I am officially done with this brand of packs!  I am looking for a replacement brand.  The current brand that we use is called "Sol-R Heat".  Does anybody have any other brands of packs that they use and haven't had issues with?


----------



## MMiz (Sep 1, 2008)

I don't know of any of the "pop-and-use" heat or cold packs that actually work.  I had this question a few years ago and ordered quite a few, but none stayed hot or cold for more than a few seconds.


----------



## KEVD18 (Sep 1, 2008)

they're all useless. although you should at the very least be getting heat from your hot packs. maybe not enough to actually do anything medicinal, but some.


----------



## mycrofft (Sep 2, 2008)

*Throw em out.*

Put on a vest or wrap a towel around it.
And turn on the light next time, someone mixed your hot and cold packs up, like the idiot who keeps putting small gloves into the "large" box at my work.

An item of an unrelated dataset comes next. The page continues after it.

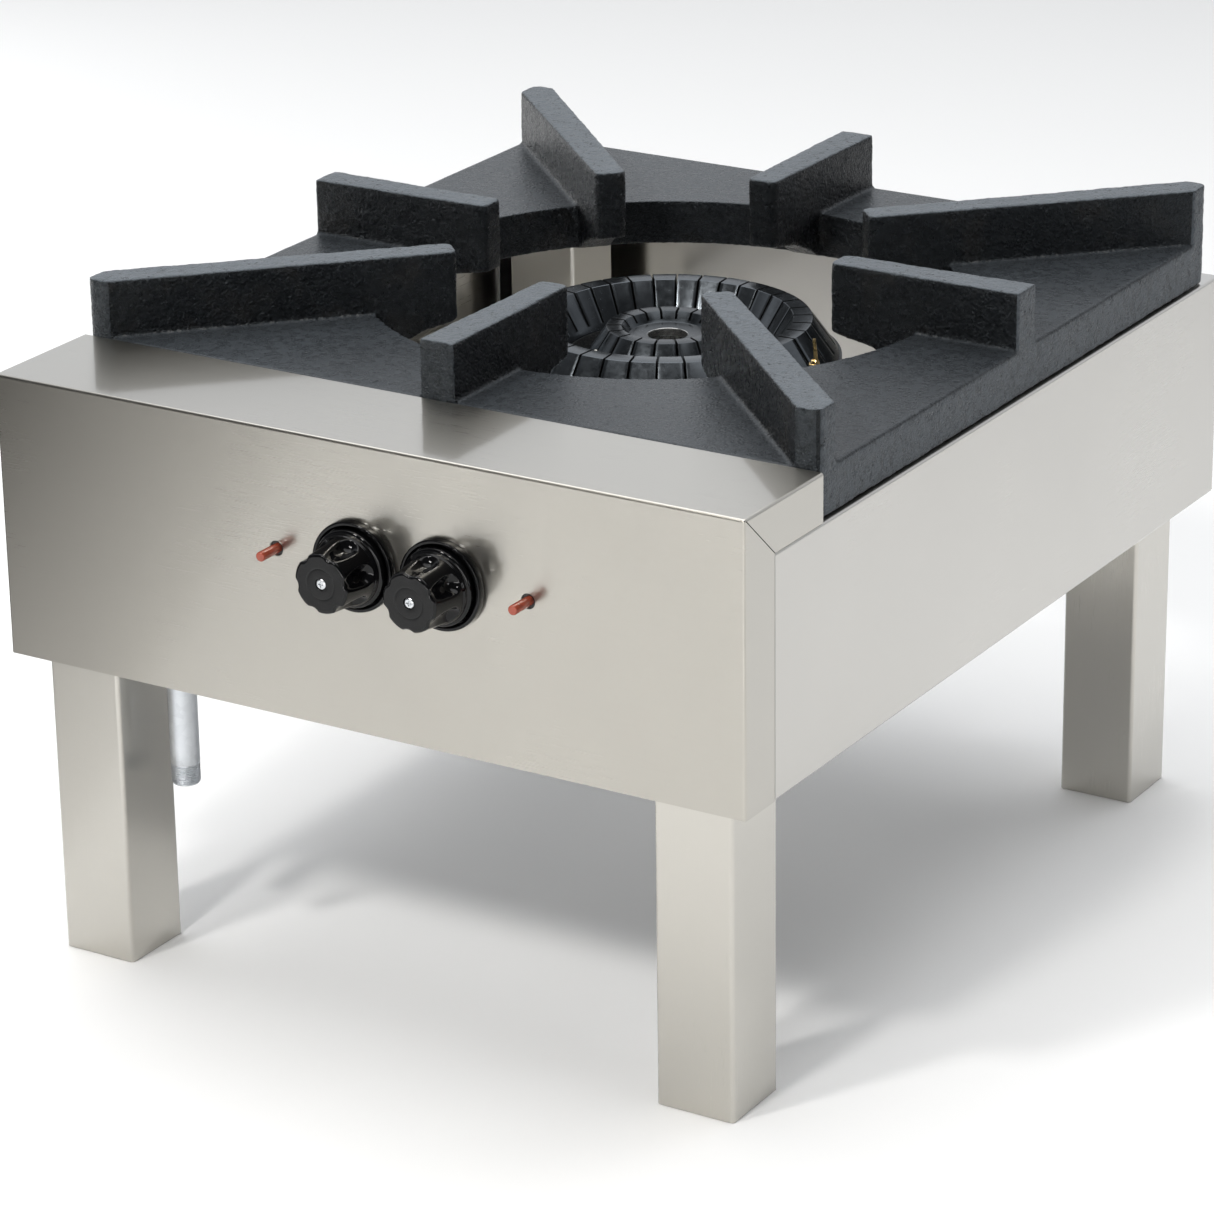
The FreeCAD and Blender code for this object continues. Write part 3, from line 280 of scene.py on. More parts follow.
def brushed_steel(name, colour, grain, rough=(0.275, 0.300), aniso=0.70, streak=0.008, folded=False, smudge=0.02, bump=0.0015, gloss=0.085):
    """Satin stainless sheet. grain is the axis index the brush lines run along; folded sheet takes
    X on level faces and the horizontal on upright ones."""
    t = Tree(name)
    co = t.coords()
    x, y, z = t.split(co)
    if folded:
        geo = t.n("ShaderNodeNewGeometry")
        nz = t.split(geo.outputs["Normal"])[2]
        flat = t.math("GREATER_THAN", t.math("ABSOLUTE", nz), 0.6)
        fine_y = t.math("MULTIPLY", y, t.math("ADD", t.math("MULTIPLY", flat, 0.97), 0.03))
        fine_z = t.math("MULTIPLY", z, t.math("SUBTRACT", 1.0, t.math("MULTIPLY", flat, 0.97)))
        vec = t.join(t.math("MULTIPLY", x, 0.012), fine_y, fine_z)
        tangent = t.join(0.0, t.math("MULTIPLY", nz, nz), 1.0)
    else:
        s = [1.0, 1.0, 1.0]
        s[grain] = 0.012
        vec = t.scaled(co, *s)
        tangent = t.join(*(((0.0, 0.0, 1.0)) if grain != 2 else (0.7, 0.7, 0.0)))
    hair = t.noise(vec, 3600.0, 2.0, 0.6)
    line = t.noise(vec, 1200.0, 2.0, 0.6)
    broad = t.noise(vec, 120.0, 2.0, 0.55)
    blotch = t.noise(co, 6.0, 3.0, 0.55)
    both = t.math("ADD", t.math("MULTIPLY", hair, 0.55), t.math("ADD", t.math("MULTIPLY", line, 0.35), t.math("MULTIPLY", broad, 0.1)))
    dark = tuple(c * (1 - streak) for c in colour)
    light = tuple(min(1.0, c * (1 + streak)) for c in colour)
    col = t.ramp(both, (0.34, dark), (0.66, light))
    worn = tuple(c * (1 - smudge) for c in (1, 1, 1))
    col = t.mix(t.span(blotch, 0.35, 0.7, 0.0, 1.0), col, t.mix(1.0, col, worn, "MULTIPLY"))
    rg = t.math("ADD", t.span(both, 0.35, 0.65, rough[0], rough[1]), t.span(blotch, 0.3, 0.7, -0.012, 0.012))
    t.to(tangent, t.bsdf.inputs["Tangent"])
    return t.done(col, rg, t.bump(both, bump, 0.0002), Metallic=1.0, Anisotropic=aniso, Coat_Weight=1.0, Coat_Roughness=gloss, Coat_IOR=1.75)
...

(Did you know you can make ampho with unruptured cold packs? Beads are ammonium nitrate).


----------



## keith10247 (Sep 2, 2008)

The 2 that did heat up actually stayed warm for quite a while.  I passed out with one on my back and woke up 45ish minutes later and it was still a little warm...The rest stayed cool infinitely!  

I read the storage directions and they said "Store at room temperature".  I wonder if parking the units in the heat can cause these to not work so well.  The EMS Utility sits in the sun quite frequently so the jump bag gets heated up a lot.  The storage compartment is in the back of the ambulance, near the back doors...so I guess it could technically become higher than room temperature.  Perhaps I will maybe have to do an experiment some day... Could be fun I guess...


----------